If you’re in the journalism business, meanwhile, growing a thick skin–and occasionally yelling right back–is also part of the job.
I am sure that on many occasions, White House officials have completely lost it at journalists, possibly even threatening them. But in the annals of PR professional-journalist communications, the “threatening” email that Woodward received is actually quite polite and respectful.
“Perhaps we will not see eye to eye here?”
The official didn’t even tell Woodward he was an idiot!
By: Henry Blodget, Business Insider, February 27, 2013
“Stop Indulging Him”: Bob Woodward Demands Law-Ignoring, Mind-Controlling Presidential Leadership
Bob Woodward rocked Washington this weekend with an editorial that hammered President Obama for inventing “the sequester” and then being rude enough to ask that Congress not make us have the sequester. Woodward went on “Morning Joe” this morning, and he continued his brutal assault:
“Can you imagine Ronald Reagan sitting there and saying ‘Oh, by the way, I can’t do this because of some budget document?’” Woodward said Wednesday on MSNBC’s “Morning Joe.”
“Or George W. Bush saying, ‘You know, I’m not going to invade Iraq because I can’t get the aircraft carriers I need’ or even Bill Clinton saying, ‘You know, I’m not going to attack Saddam Hussein’s intelligence headquarters,’ as he did when Clinton was president because of some budget document?” Woodward added. “Under the Constitution, the president is commander-in-chief and employs the force. And so we now have the president going out because of this piece of paper and this agreement, I can’t do what I need to do to protect the country. That’s a kind of madness that I haven’t seen in a long time.”
Speaking of kinds of madness, Woodward’s actual position here is insane. As Dave Weigel points out, “some budget document” is a law, passed by Congress and signed by the president. Woodward is saying, why won’t the president just ignore the law, because he is the commander in chief, and laws should not apply to him. That is a really interesting perspective, from a man who is famous for his reporting on the extralegal activities of a guy who is considered a very bad president!

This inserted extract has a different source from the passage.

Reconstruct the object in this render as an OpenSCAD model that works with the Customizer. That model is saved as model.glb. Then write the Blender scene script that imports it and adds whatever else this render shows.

Also, that George W. Bush analogy is amazing. It would have been a good thing for him to invade and occupy Iraq without congressional approval? Say what you will about George W. Bush, at least he was really, really devoted to invading Iraq. (And yes the Reagan line, lol.)
There is nothing less important about “the sequester” than the question of whose idea it originally was. So, naturally, that is the question that much of the political press is obsessed with, to the exclusion of almost everything else. Republicans have been making the slightly incoherent argument that a) the sequester, which is a bad thing, is entirely Obama’s fault, b) Obama is exaggerating how bad the sequester will be, and c) the sequester, which is Obama’s fault, is preferable to not having the sequester. Woodward has lately been fixated on Obama’s responsibility for the idea of the sequester, but at this point, the important question is who will be responsible if it actually happens. On that question, Woodward, and others, have taken the position that it will be Obama’s fault because he has failed to “show leadership.” But laws come from Congress. The president signs or vetoes them. Republicans in the House are unwilling and unable to repeal the law Congress passed creating the sequester. All Obama can do is ask them to pass such a law, and to make the case to the public that they should pass such a law. And Obama has been doing those things, a lot.
Woodward’s most recent Obama book also took the position that presidents “should work their will … on important matters of national business,” though how one’s will should be worked on a congressional opposition party led by a weak leader and unwilling even to negotiate with the president is never really explained. As Jonathan Chait points out, “use mind control to get your way” is an incredibly popular argument among centrist establishment political reporters and analysts. It is a convenient way of taking a debate where most people agree that one side has a reasonable position and the other side an unreasonable position and making it still something you can blame “both sides” for. Sure, the Republicans are both hapless and fanatical, but the president should make them not be.
Bob Woodward’s name is synonymous with Quality Journalism, mostly because of one really good movie. The movie, based on a book that is riddled with exaggeration and misdirection, permanently established Woodward as the best shoe-leather reporter in politics, though his modern reporting style does not put too much of a strain on his Ferragamo loafers: He simply talks to powerful people in his kitchen and then “re-creates” events based on what they tell him. Powerful people talk to Woodward because of his reputation, and because talking to Woodward is the best way to ensure that they come across well in his best-selling books. They talk because they figure if they don’t give him a self-serving account of events, someone else will give him a version that makes them look bad. My dream is a Washington where no one talks to Woodward, but until that happens people will continue to pay attention to his biennial book-promoting cable news blitzes and occasional appearances in the pages of the newspaper that continued to pay him a salary — despite his withholding most of his original reporting from that newspaper — until quite recently.
In 2010 he said a Hillary Clinton-Joe Biden switch was “on the table,” although it was not. He suffered no professional consequences for saying made-up nonsense. Bob Woodward has lost it, let’s all stop indulging him.